● **SET TASK**
In the listing that follows, locate the line containing "make_back_panel(pouch, grained)" and the line containing "for body, members". Retype exactly those two lines and every line between them, and nothing more.

::: INFORMATION SHOWN

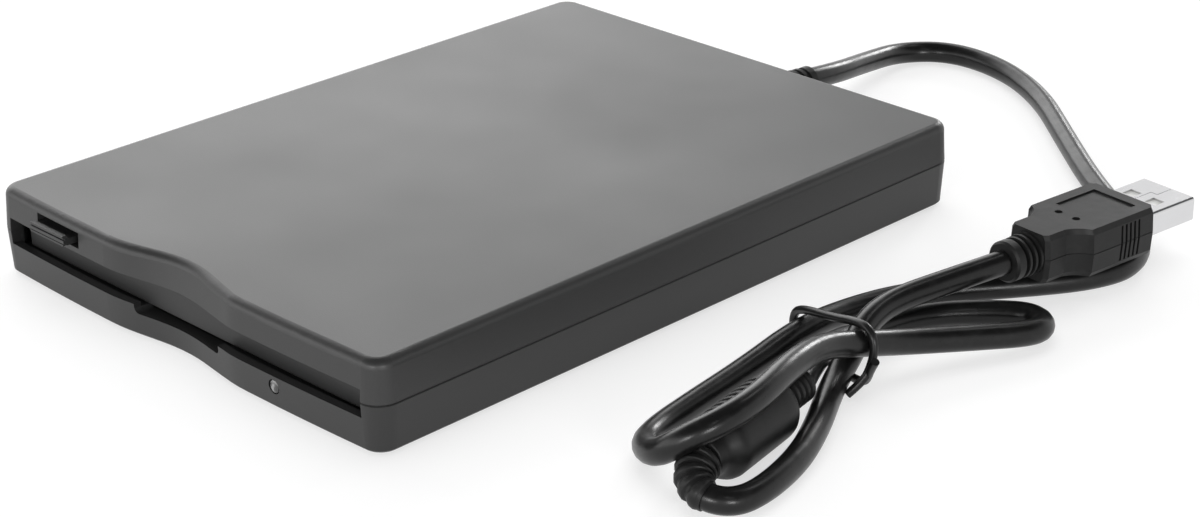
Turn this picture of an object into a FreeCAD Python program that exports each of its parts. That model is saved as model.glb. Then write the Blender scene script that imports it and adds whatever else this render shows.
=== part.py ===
"""External 3.5 inch floppy disk drive with its USB cord, as a parametric FreeCAD document.

Millimetres, +Z up, the slot faces -Y.  The origin is on the table, in the middle of the
drive's own outline.  The casing holds a slim drive: a chassis, a sprung slide plate that the
eject button belongs to, a disk carrier that drops onto the spindle, and a head carriage on
a lead screw.
"""
import FreeCAD
import Part
import Sketcher
import math
import os
from FreeCAD import Placement, Rotation, Vector

doc = FreeCAD.newDocument("floppy_drive")

# ---------------------------------------------------------------- driving dimensions
SIZES = [
    # casing
    ("case_w", 103.0, "casing width at the parting line"),
    ("case_l", 142.0, "casing length at the parting line"),
    ("case_back", 71.7, "Y of the back face"),
    ("case_h", 16.0, "casing height, both halves"),
    ("foot_h", 0.6, "how far the rubber feet stand proud"),
    ("parting_h", 8.45, "height of the lower half"),
    ("side_wall", 1.6, "casing side wall"),
    ("skin", 1.4, "casing floor and roof"),
    ("corner_r", 4.0, "plan corner radius"),
    ("draft_low", 0.49, "mould draft of the lower half, over its height"),
    ("draft_up", 0.43, "mould draft of the upper half, over its height"),
    ("top_round", 1.6, "rounding of the top edge"),
    ("bottom_edge", 0.4, "chamfer of the bottom edge"),
    ("seam", 0.2, "chamfer of both rims at the parting line"),
    ("front_bow", 0.65, "how far the front face bows out"),
    ("scoop_half", 18.5, "half width of the thumb scoop in the front"),
    ("scoop_low", 1.85, "depth of the scoop at the parting line"),
    ("scoop_up", 3.4, "depth of the scoop at the top"),
    ("scoop_ease", 0.6, "how much shallower the scoop is on the inside"),
    # mouth
    ("jamb_w", 2.4, "width of the jambs beside the mouth"),
    ("lip_h", 5.85, "height of the lower lip above the casing bottom"),
    ("brow", 5.2, "front above the slot mouth"),
    ("notch_w", 23.0, "width of the finger notch in the lip"),
    ("notch_d", 1.65, "depth of the finger notch"),
    ("notch_r", 1.0, "corner radius of the finger notch"),
    ("jamb_d", 3.2, "back of the jambs behind the front crest"),
    ("shelf_t", 1.6, "thickness of the shelf behind the lip"),
    ("shelf_drop", 0.85, "shelf top below the lip"),
    ("shelf_d", 6.8, "back of the shelf behind the front crest"),
    ("tab_l", 8.0, "length of the locating tabs of the upper half"),
    # dust door
    ("door_back", 3.8, "door hinge line behind the front crest"),
    ("door_t", 0.9, "door thickness"),
    ("door_gap", 2.1, "door end to mouth side"),
    ("door_pin_r", 0.5, "door pivot pin radius"),
    ("door_pin_drop", 0.6, "door pivot below the top of the mouth"),
    ("ear_t", 1.5, "thickness of the door's ears"),
    # button and light
    ("button_side", 18.6, "eject button centre from the casing side"),
    ("button_drop", 3.15, "eject button centre below the top"),
    ("button_w", 10.2, "eject button width"),
    ("button_h", 1.8, "eject button height"),
    ("button_lip", 0.9, "thickness of the button's raised front lip"),
    ("button_step", 0.55, "drop from the lip to the button's body"),
    ("button_out", 1.4, "button ahead of the front crest, no disk in"),
    ("window_near", 0.35, "gap beside the button, casing side"),
    ("window_far", 2.0, "gap beside the button, middle side"),
    ("window_low", 0.25, "gap below the button"),
    ("window_high", 0.85, "gap above the button"),
    ("led_side", 25.1, "activity light from the casing side"),
    ("led_h", 3.9, "activity light above the casing bottom"),
    ("led_r", 1.25, "activity light lens radius"),
    # screws and feet
    ("screw_head_r", 2.5, "screw head radius"),
    ("screw_head_h", 0.7, "screw head height"),
    ("screw_shank_r", 1.2, "screw shank radius"),
    ("post_r", 3.2, "screw post radius"),
    ("screw_side", 11.5, "chassis screws from the casing side"),
    ("screw_front", 14.3, "front pair of chassis screws behind the chassis front"),
    ("screw_rear", 104.3, "rear pair of chassis screws behind the chassis front"),
    ("cover_screw_side", 7.5, "cover screws from the casing side"),
    ("cover_screw_end", 6.7, "cover screws from the back"),
    ("foot_side", 11.5, "feet from the casing side"),
    ("foot_front", 13.3, "front pair of feet behind the front crest"),
    ("foot_rear", 14.7, "rear pair of feet from the back"),
    ("foot_r", 5.0, "foot radius"),
    ("foot_seat", 0.4, "depth of the foot recesses"),
    # mechanism
    ("sheet", 0.6, "chassis, carrier and slide plate sheet"),
    ("mech_z", 2.4, "underside of the chassis"),
    ("chassis_gap", 1.1, "chassis to the casing wall, each side"),
    ("chassis_inset", 11.0, "front edge of the chassis behind the front crest"),
    ("usb_room", 12.0, "back of the chassis to the back face"),
    ("chassis_ref", 119.0, "chassis length that the places along it are given for"),
    ("over_chassis", 3.3, "top of the chassis sides below the roof"),
    ("slip", 0.6, "gap between the nested side walls"),
    ("bay_z", 6.2, "carrier rail top with no disk in"),
    ("over_bay", 1.3, "ceiling of the carrier below the chassis sides"),
    ("carrier_inset", 1.3, "front edge of the carrier behind the chassis front"),
    ("carrier_l", 86.0, "carrier length"),
    ("rail_w", 3.2, "carrier rail width"),
    ("pin_r", 0.8, "carrier pin radius"),
    ("pin_drop", 1.4, "carrier pins below the carrier ceiling, no disk in"),
    ("pin_front", 14.3, "front pair of carrier pins behind the chassis front"),
    ("pin_rear", 74.3, "rear pair of carrier pins behind the chassis front"),
    ("slot_play", 0.1, "play of the pins in their slots"),
    ("drop", 2.2, "how far the carrier drops"),
    ("travel", 5.0, "how far the slide plate and button run"),
    ("slide_l", 83.0, "slide plate length"),
    ("slide_bar", 12.0, "depth of the slide plate's front bar"),
    ("slide_rail", 9.0, "width of the slide plate's side rails"),
    ("spring_side", 6.8, "slide springs from the chassis side"),
    ("spring_drop", 1.7, "slide springs below the roof"),
    ("spring_r", 0.8, "slide spring outer radius"),
    ("spring_in", 9.3, "front end of the slide springs behind the chassis front"),
    ("spring_l", 20.0, "slide spring length with no disk in"),
    ("lever_side", 11.4, "shutter lever pivot from the carrier side"),
    ("lever_in", 73.3, "shutter lever pivot behind the chassis front"),
    ("lever_l", 28.0, "shutter lever length"),
    ("lever_t", 0.5, "shutter lever sheet"),
    ("spindle_in", 41.7, "spindle axis behind the chassis front"),
    ("rotor_r", 19.0, "spindle rotor radius"),
    ("hub_r", 12.0, "spindle hub radius"),
    ("hub_h", 1.0, "spindle hub above the rotor"),
    ("shaft_r", 1.5, "spindle shaft radius"),
    ("head_in", 80.5, "head gap behind the chassis front, outer track"),
    ("head_h", 1.5, "height of the lower head slider"),
    ("seek", 14.8, "how far the heads travel"),
    ("block_room", 13.7, "front of the carriage block to the back of the chassis"),
    ("block_l", 10.0, "length of the carriage block"),
    ("arm_z", 3.4, "underside of the carriage"),
    ("pivot_drop", 3.2, "pivot of the upper head arm below the roof"),
    ("screw_x", 17.0, "lead screw beside the centre"),
    ("motor_gap", 0.1, "stepper motor above the chassis floor"),
    ("motor_head", 0.5, "stepper motor below the shield"),
    ("screw_r", 1.5, "lead screw radius"),
    ("motor_l", 9.5, "stepper motor length"),
    ("motor_room", 10.7, "front face of the stepper motor to the back of the chassis"),
    ("rod_x", -15.0, "guide rod beside the centre"),
    ("rod_drop", 2.2, "guide rod below the top of the carriage block"),
    ("rod_r", 1.5, "guide rod radius"),
    ("board_t", 1.0, "circuit board thickness"),
    ("standoff", 1.0, "controller board above the chassis"),
    ("usb_board_h", 4.0, "USB board above the casing bottom"),
    ("shield_t", 0.3, "top shield sheet"),
    ("shield_gap", 0.3, "top shield below the roof"),
    # cord
    ("cord_r", 2.2, "cord radius"),
    ("cord_x", 4.5, "cord exit beside the centre"),
    ("gland_l", 13.0, "strain relief length behind the casing"),
    ("gland_r", 3.7, "strain relief radius at the casing"),
    ("choke_r", 5.5, "ferrite choke radius"),
    ("choke_l", 29.6, "choke length with its two reliefs"),
    ("tie_r", 0.65, "twist tie radius"),
    ("shell_w", 12.0, "USB-A shell width"),
    ("shell_h", 4.5, "USB-A shell height"),
    ("shell_out", 12.3, "USB-A shell length ahead of the grip"),
    ("shell_seat", 3.0, "USB-A shell length inside the grip"),
    ("shell_t", 0.3, "USB-A shell sheet"),
    ("grip_w", 15.6, "plug grip width"),
    ("grip_t", 8.8, "plug grip thickness"),
    ("grip_l", 24.3, "plug grip length"),
    ("grip_neck", 9.4, "plug grip width at the cord end"),
    ("plug_relief", 6.0, "plug strain relief length"),
]


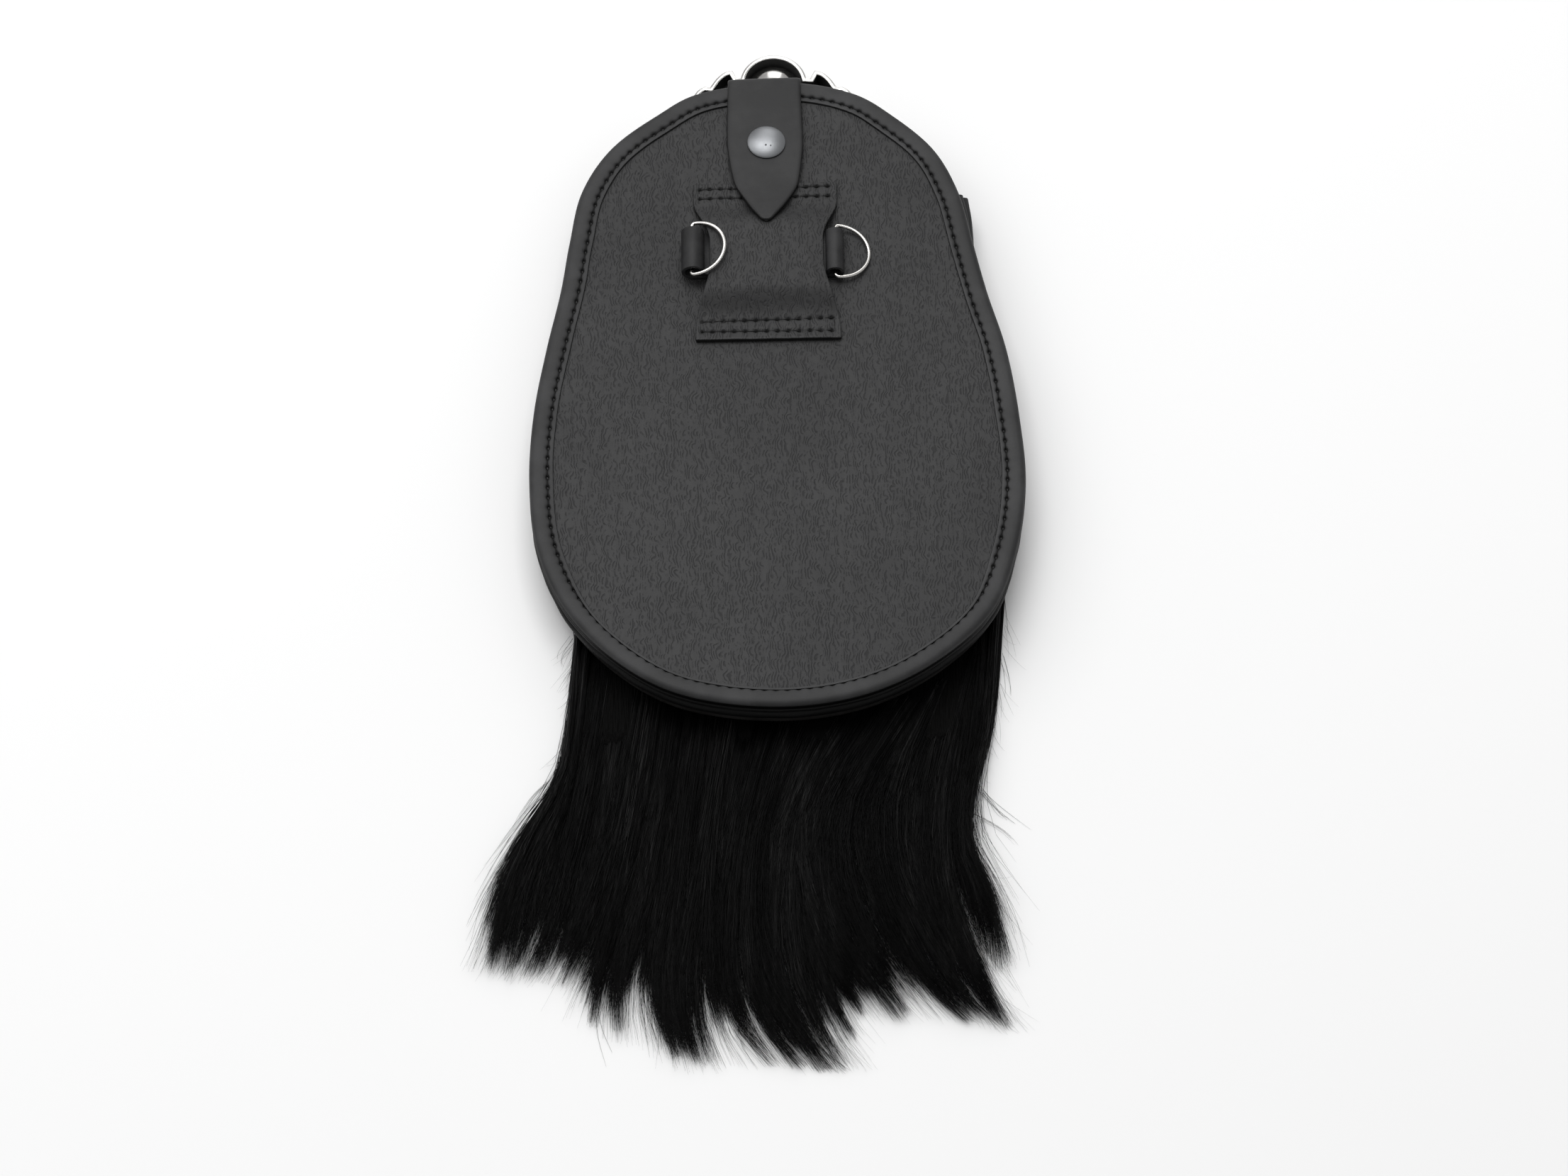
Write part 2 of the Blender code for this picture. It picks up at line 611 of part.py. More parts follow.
def make_fur(group, locks, finish):
    edge = offset(pouch_outline(PELT_STATIONS), -PELT_INSET)
    edge[:, 1] = np.minimum(edge[:, 1], PELT_END_Y)
    rings = [[(x, y, z) for x, y in edge] for z in (PELT_TOP - PELT_LEATHER, PELT_TOP)]
    fur = add_mesh("fur", loft(rings, closed_path=False), group, finish)
    for number, row in enumerate(HAIR, start=1):
        make_lock(row, number, locks)
    join = fur.modifiers.new("locks", 'BOOLEAN')
    join.operation = 'UNION'
    join.operand_type = 'COLLECTION'
    join.collection = locks
    return fur


# ---------------------------------------------------------------- the whole pouch

def build():
    clear_scene()
    pouch = new_collection("sporran_pouch")
    cutters = new_collection("cutters")
    locks = new_collection("locks")

    grained = material("grained_leather", (0.022, 0.022, 0.024), 0.55)
    smooth = material("smooth_leather", (0.030, 0.030, 0.032), 0.45)
    hair = material("hair", (0.004, 0.004, 0.004), 0.55)
    silver = material("cantle_metal", (0.72, 0.71, 0.69), 0.22, 1.0)
    steel = material("ring_steel", (0.70, 0.69, 0.67), 0.20, 1.0)
    nickel = material("snap_nickel", (0.42, 0.43, 0.45), 0.38, 1.0)

    make_back_panel(pouch, grained)
    make_binding(pouch, smooth)
    make_gusset(pouch, smooth)
    make_front_panel(pouch, smooth)
    make_cantle(pouch, cutters, silver)
    make_tab(pouch, cutters, smooth)
    turned("snap_cap", CAP_PROFILE, SNAP_X, SNAP_Y, pouch, nickel)
    turned("snap_stud", STUD_PROFILE, SNAP_X, SNAP_Y, pouch, nickel)
    make_patch(pouch, grained)
    make_ring_strap(pouch, smooth)
    for name, x, z, y, tilt in RINGS:
        make_ring(name, x, z, y, tilt, pouch, steel)
    make_fur(pouch, locks, hair)


build()
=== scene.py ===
"""Long-haired sporran pouch, lying on its face with its leather back up.

Each section dresses one piece, in the order in which the pouch is put together. Lengths in the
tables are millimetres, as a maker measures them, and MM turns them into metres. Heights named
"above the back" are counted from the outer face of the leather back.
"""
import json
import math

import bmesh
import bpy
import numpy as np
from mathutils import Matrix, Vector, noise

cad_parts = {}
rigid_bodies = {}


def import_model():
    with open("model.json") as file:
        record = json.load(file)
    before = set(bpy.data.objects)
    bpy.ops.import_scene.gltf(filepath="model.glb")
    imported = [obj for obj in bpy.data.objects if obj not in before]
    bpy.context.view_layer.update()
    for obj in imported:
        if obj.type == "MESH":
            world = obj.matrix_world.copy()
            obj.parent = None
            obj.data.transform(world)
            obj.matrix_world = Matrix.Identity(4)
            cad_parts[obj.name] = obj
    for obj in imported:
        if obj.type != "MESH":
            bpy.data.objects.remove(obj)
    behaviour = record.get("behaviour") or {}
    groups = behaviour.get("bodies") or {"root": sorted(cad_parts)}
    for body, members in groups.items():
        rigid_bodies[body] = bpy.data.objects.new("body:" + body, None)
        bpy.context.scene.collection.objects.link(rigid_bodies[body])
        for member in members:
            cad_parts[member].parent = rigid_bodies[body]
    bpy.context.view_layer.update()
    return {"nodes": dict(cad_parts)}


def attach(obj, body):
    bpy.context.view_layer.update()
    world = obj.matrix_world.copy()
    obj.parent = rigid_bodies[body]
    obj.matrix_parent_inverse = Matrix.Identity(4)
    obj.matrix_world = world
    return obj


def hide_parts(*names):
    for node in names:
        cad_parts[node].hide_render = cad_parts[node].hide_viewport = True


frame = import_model()

MM = 0.001


# ---- floor, light and camera ----
# The pouch lies on a white studio sheet, under one large soft light and weaker ones from its upper
# left and from behind its top. The camera looks down on it at sixty degrees.

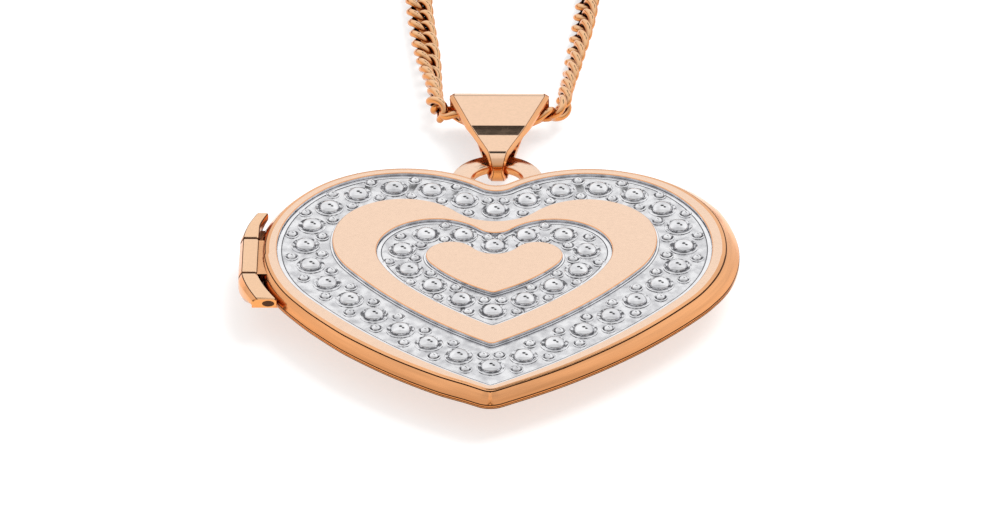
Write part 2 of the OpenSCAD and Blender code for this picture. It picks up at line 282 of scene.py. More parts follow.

::::::

● **EXPECTED OUTPUT**
    make_back_panel(pouch, grained)
    make_binding(pouch, smooth)
    make_gusset(pouch, smooth)
    make_front_panel(pouch, smooth)
    make_cantle(pouch, cutters, silver)
    make_tab(pouch, cutters, smooth)
    turned("snap_cap", CAP_PROFILE, SNAP_X, SNAP_Y, pouch, nickel)
    turned("snap_stud", STUD_PROFILE, SNAP_X, SNAP_Y, pouch, nickel)
    make_patch(pouch, grained)
    make_ring_strap(pouch, smooth)
    for name, x, z, y, tilt in RINGS:
        make_ring(name, x, z, y, tilt, pouch, steel)
    make_fur(pouch, locks, hair)


build()
=== scene.py ===
"""Long-haired sporran pouch, lying on its face with its leather back up.

Each section dresses one piece, in the order in which the pouch is put together. Lengths in the
tables are millimetres, as a maker measures them, and MM turns them into metres. Heights named
"above the back" are counted from the outer face of the leather back.
"""
import json
import math

import bmesh
import bpy
import numpy as np
from mathutils import Matrix, Vector, noise

cad_parts = {}
rigid_bodies = {}


def import_model():
    with open("model.json") as file:
        record = json.load(file)
    before = set(bpy.data.objects)
    bpy.ops.import_scene.gltf(filepath="model.glb")
    imported = [obj for obj in bpy.data.objects if obj not in before]
    bpy.context.view_layer.update()
    for obj in imported:
        if obj.type == "MESH":
            world = obj.matrix_world.copy()
            obj.parent = None
            obj.data.transform(world)
            obj.matrix_world = Matrix.Identity(4)
            cad_parts[obj.name] = obj
    for obj in imported:
        if obj.type != "MESH":
            bpy.data.objects.remove(obj)
    behaviour = record.get("behaviour") or {}
    groups = behaviour.get("bodies") or {"root": sorted(cad_parts)}
    for body, members in groups.items():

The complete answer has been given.